On the left, a no would kickstart Mr Fabius's presidential campaign, but also divide the party. Many in the Socialist yes camp will never forgive him for splitting the party and ignoring its internal referendum, held among all members last November, which resulted in a yes. “He will never become the party's official candidate,” insists one bitter Socialist figure. Even among the Socialist no campaigners he draws contempt, and would struggle to unite the left. Whatever the outcome, the party is likely to hold a fresh congress to try to thrash out its internal differences and settle scores. Many top Socialists will fight hard to keep Mr Fabius from taking control. A wrenching internal battle would ensue.

And policymaking? Even under a new prime minister, and even with a narrow yes, a Chirac government is unlikely to try big domestic reforms ahead of 2007. Mr Chirac has never had an appetite for radical change. Moreover, demands for more socially minded government will be strong. The unions will probably take their discontent to the streets. If anything, Mr Chirac will veer to the left.

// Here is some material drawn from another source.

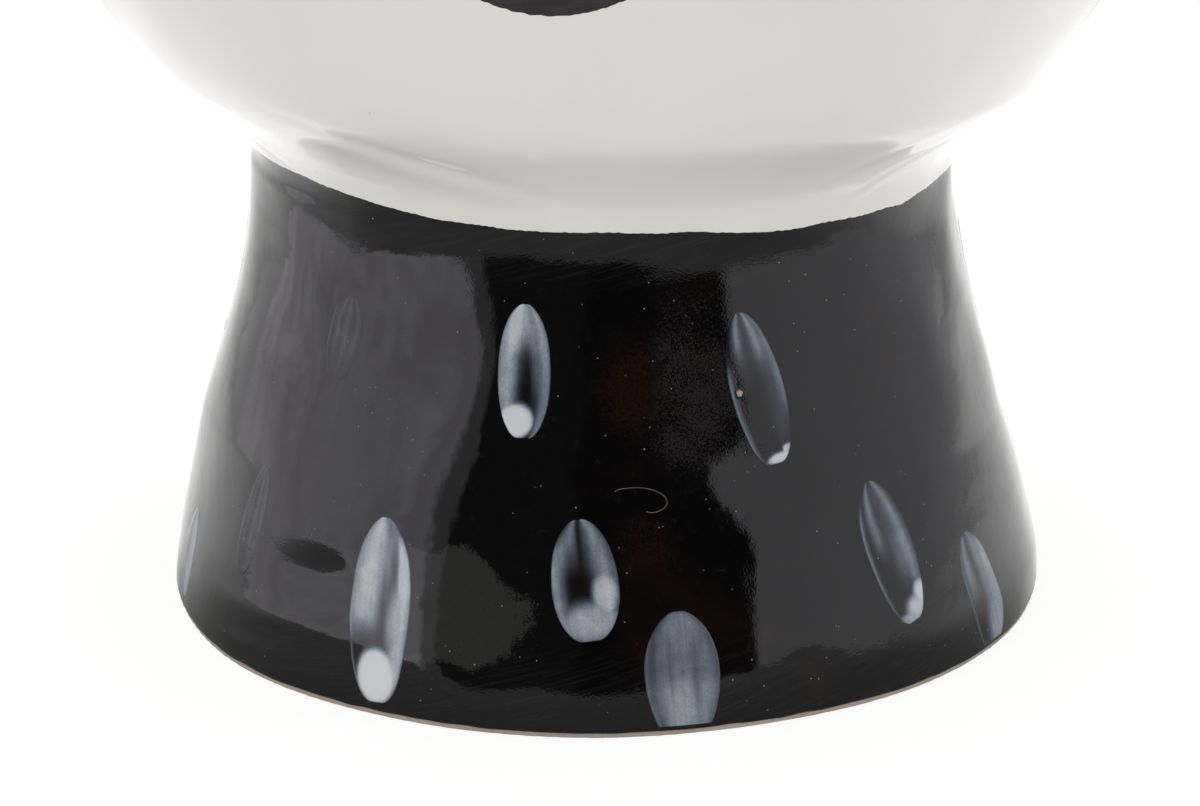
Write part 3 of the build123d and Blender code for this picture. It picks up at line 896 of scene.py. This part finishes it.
def daubPiece(name, marks, node):
    points, faces, uvs, amounts = [], [], [], []
    first = 0
    rng = np.random.default_rng(17)
    for turn, level, length, width, lean, kind in marks:
        rows, columns = int(length / daubSpacing) + 2, int(width / daubSpacing * 0.8) + 3
        sweep = np.linspace(-1, 1, rows)[:, None] * math.pi / 2 * 0.998
        along = np.sin(sweep) * np.ones((1, columns))
        across = np.linspace(-1, 1, columns)[None, :] * np.ones((rows, 1))
        wobble = rng.uniform(-0.05, 0.05, 3)
        narrow = 1 + wobble[0] * np.sin(3 * along) + wobble[1] * np.sin(5 * along + 1)
        half = width / 2 * np.cos(sweep) ** (0.9 + 0.16 * along) * narrow
        x, y = across * half, along * length / 2
        a = lean * degree
        flatX, flatY = x * math.cos(a) - y * math.sin(a), x * math.sin(a) + y * math.cos(a)
        amount = daubAmount(daubKinds[kind], across, along, 2 * x / width)
        rim = np.minimum((1 - np.abs(across)) * half, (1 - np.abs(along)) * length / 2)
        amount = amount * np.clip(rim / 0.4, 0, 1) ** 0.8
        lift = -0.03 + 0.055 * np.clip(rim / 0.5, 0, 1) + 0.14 * amount * np.clip(rim / 0.9, 0, 1)
        levels = np.maximum((level + flatY) * mm, daubFloor)
        points.append(onWall(turn * degree, flatX * mm, levels, lift * mm).reshape(-1, 3))
        faces += patchFaces(rows, columns, first)
        shift = rng.uniform(0, 90, 2)
        uvs.append(np.column_stack([x.ravel() + shift[0], y.ravel() + shift[1]]))
        amounts.append(amount.ravel())
        first += rows * columns
    made = newObject(name, np.concatenate(points), faces, [slip])
    setUv(made, np.concatenate(uvs))
    setAmount(made, "slip", np.concatenate(amounts))
    return place(made, "white_slip", node)


daubPiece("foot_daub_glaze", footDaubs + backDaubs(), "foot_daubs")
daubPiece("collar_daub_glaze", collarDaubs(), "collar_daubs")
print("daubs made")


# Small flaws of the firing: specks and a hair on the glaze, and a pinhole through one daub

def growthTree(name, sizes):
    # A Geometry Nodes tree with named sizes as its inputs, and the sockets that give them.
    group = bpy.data.node_groups.new(name, "GeometryNodeTree")
    group.interface.new_socket("Geometry", in_out="INPUT", socket_type="NodeSocketGeometry")
    for label, value in sizes.items():
        socket = group.interface.new_socket(label, in_out="INPUT", socket_type="NodeSocketFloat")
        socket.default_value = value
    group.interface.new_socket("Geometry", in_out="OUTPUT", socket_type="NodeSocketGeometry")
    tree = Tree(group, "GeometryNode")
    return tree, tree.node("NodeGroupInput").outputs


def grown(name, base, tree, geometry, sizes):
    # Ends a tree in clay, runs it on a base and keeps what it makes as a plain mesh.
    real = tree.add("RealizeInstances", {"Geometry": geometry})
    painted = tree.add("SetMaterial", {"Geometry": real, "Material": clay})
    tree.node("NodeGroupOutput", {"Geometry": painted})
    modifier = base.modifiers.new("Growth", "NODES")
    modifier.node_group = tree.owner
    for socket in tree.owner.interface.items_tree:
        if socket.name in sizes:
            modifier[socket.identifier] = sizes[socket.name]
    evaluated = base.evaluated_get(bpy.context.evaluated_depsgraph_get())
    mesh = bpy.data.meshes.new_from_object(evaluated)
    base.modifiers.remove(modifier)
    bpy.data.objects.remove(base)
    return place(linked(name, mesh), "bare_clay")


specks = {"Density": 12000.0, "Radius": 0.08 * mm, "Smallest": 0.45, "Largest": 1.6}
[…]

If the French do vote no, the president will doubtless try to rally the country with statesmanlike talk of respecting the will of the people. There may well be an effort to blame the left. But the ultimate humiliation will be his. Within Europe, Mr Chirac's authority would be weakened, leaving him vulnerable on both sides. At home, he would face pressure to demand more social concessions from Brussels. Yet it would be hard for him to make demands of fellow Europeans who felt that it was France that had let down the cause.

Article asks: Is France, the country that helped to invent European integration, about to undo it?